1	minioRootCredential = config.sops.secrets."minio-root-credential".path;

And use it on my service module

services.minio = {
  enable = true;
  browser = true;
  region = "us-east-1";
  rootCredentialsFile = "${minioRootCredential}";
};

This set up makes sure all secrets are safely encrypted on GitHub

TLS

LS and PKI are fundamental security components that deserve more attention. I have maintained my own CA for years, using openssl to generate all certificates as needed. To simplify the process, I wrote a shell script to help me request certificates. This works very well but I knew I need automation for SSL certificate provisioning via ACME. As there was no immediate urgency, I did not go down the path to host my own ACME service. After discovering Hashicorp Vault supports ACME natively, I decided to set this up with vault and Traefik will be the first client to manage certificate lifecycle with it.

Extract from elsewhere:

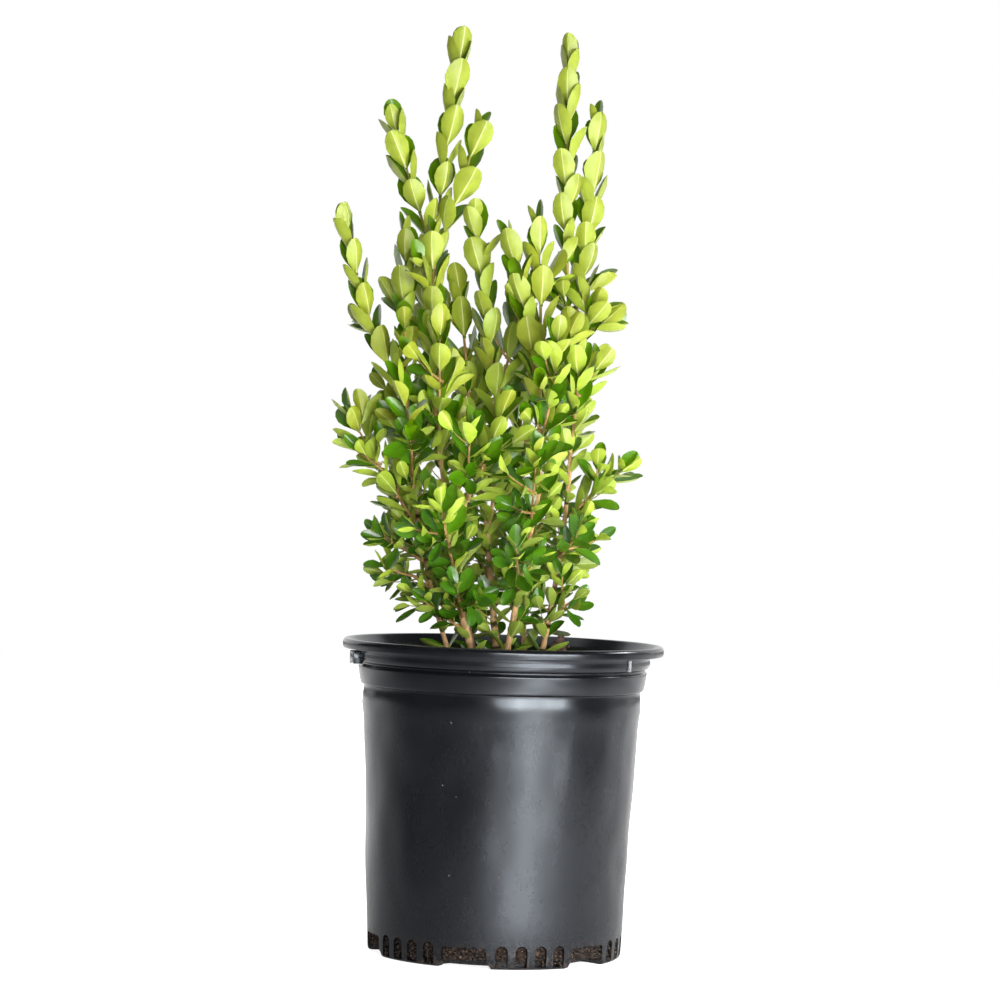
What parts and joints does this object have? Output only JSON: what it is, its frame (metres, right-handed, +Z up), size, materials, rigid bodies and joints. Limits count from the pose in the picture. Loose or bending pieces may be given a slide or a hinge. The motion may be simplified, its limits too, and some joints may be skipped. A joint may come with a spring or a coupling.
{
  "type": "potted wintergreen boxwood",
  "caption": "Young evergreen boxwood shrub with upright leafy shoots, growing in a round black plastic nursery pot with a rolled rim and drain slots at its foot.",
  "frame": {"origin": "middle of the pot's flat underside, on the surface it stands on", "axes": "+Z up along the pot's axis, -Z out of the flat underside, -Y toward the front that the picture shows"},
  "size_m": [0.1782, 0.165, 0.4737],
  "materials": {
    "black_plastic": "black blow-moulded plastic with a soft sheen",
    "potting_mix": "rough brown bark and peat mix",
    "bark": "tan young bark, brown and finely cracked at the foot",
    "low_leaf": "dark green glossy leaves with paler undersides",
    "top_leaf": "yellow-green young leaves with pale matt undersides"
  },
  "bodies": {
    "root": {"pot": "black_plastic", "soil": "potting_mix", "stem_left": "bark", "stem_fork": "bark", "stem_centre": "bark", "stem_inner": "bark", "stem_right": "bark", "stem_back": "bark", "stem_back_left": "bark", "bough_leader": "bark", "bough_fork": "bark", "bough_centre": "bark", "bough_middle": "bark", "bough_inner": "bark", "bough_right": "bark", "leaves_left_top": "top_leaf", "leaves_left_upper": "top_leaf", "leaves_left_side": "low_leaf", "leaves_left_front": "low_leaf", "leaves_left_back": "low_leaf", "leaves_left_low": "low_leaf", "leaves_left_lowest": "low_leaf", "leaves_left_low_back": "low_leaf", "leaves_foot_left": "low_leaf", "leaves_foot_front": "low_leaf", "leaves_fork_low": "low_leaf", "leaves_leader_top": "top_leaf", "leaves_leader_left": "top_leaf", "leaves_leader_right": "top_leaf", "leaves_leader_front": "low_leaf", "leaves_leader_face": "top_leaf", "leaves_leader_back": "top_leaf", "leaves_fork_top": "low_leaf", "leaves_fork_front": "low_leaf", "leaves_centre_low": "low_leaf", "leaves_centre_top": "top_leaf", "leaves_centre_back": "low_leaf", "leaves_middle_top": "top_leaf", "leaves_middle_side": "top_leaf", "leaves_inner_top": "top_leaf", "leaves_inner_left": "top_leaf", "leaves_inner_face": "low_leaf", "leaves_inner_front": "low_leaf", "leaves_inner_low": "low_leaf", "leaves_right_top": "top_leaf", "leaves_right_side": "top_leaf", "leaves_right_spur": "top_leaf", "leaves_right_mid": "low_leaf", "leaves_right_back": "low_leaf", "leaves_right_reach": "low_leaf", "leaves_right_low": "low_leaf", "leaves_right_low_back": "low_leaf", "leaves_foot_right": "low_leaf", "leaves_back_top": "top_leaf", "leaves_back_right": "low_leaf", "leaves_back_low": "low_leaf", "leaves_back_left_top": "low_leaf", "leaves_back_left": "low_leaf", "leaves_back_left_low": "low_leaf"}
  },
  "joints": []
}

Given Vault’s critical role in this setup, I decided to manage its certificate manually to minimize dependencies. At first I thought about using the acme config to create certificate locally via dns validation as demonstrated on the NixOS manual. However, since I currently only need 1 certificate for vault, setting up a renewal reminder with a cron job is much simpler and more elegant. Additionally, a brief downtime for certificate renewal is an acceptable trade-off in my case.

Once Vault and ACME were configured, Traefik can start requesting certificate via http-01 validation from the vault. This setup has worked flawlessly.

Terraform

When using Terraform for this server, I focus on two key aspects:

State Management: I decided to use Cloudflare R2 bucket to store the states to ensure durability and accessibility.
Secrets Management: I also encrypt secrets using age and sops. Then I use the sops provider to integrate secrets with my other terraform resources.

Summary

This approach has allowed me to manage my home servers efficiently, securely, and with full reproducibility. Hopefully, this post provides inspiration for building your own declarative infrastructure.

That’s all I want to share with you today. See you on the next one.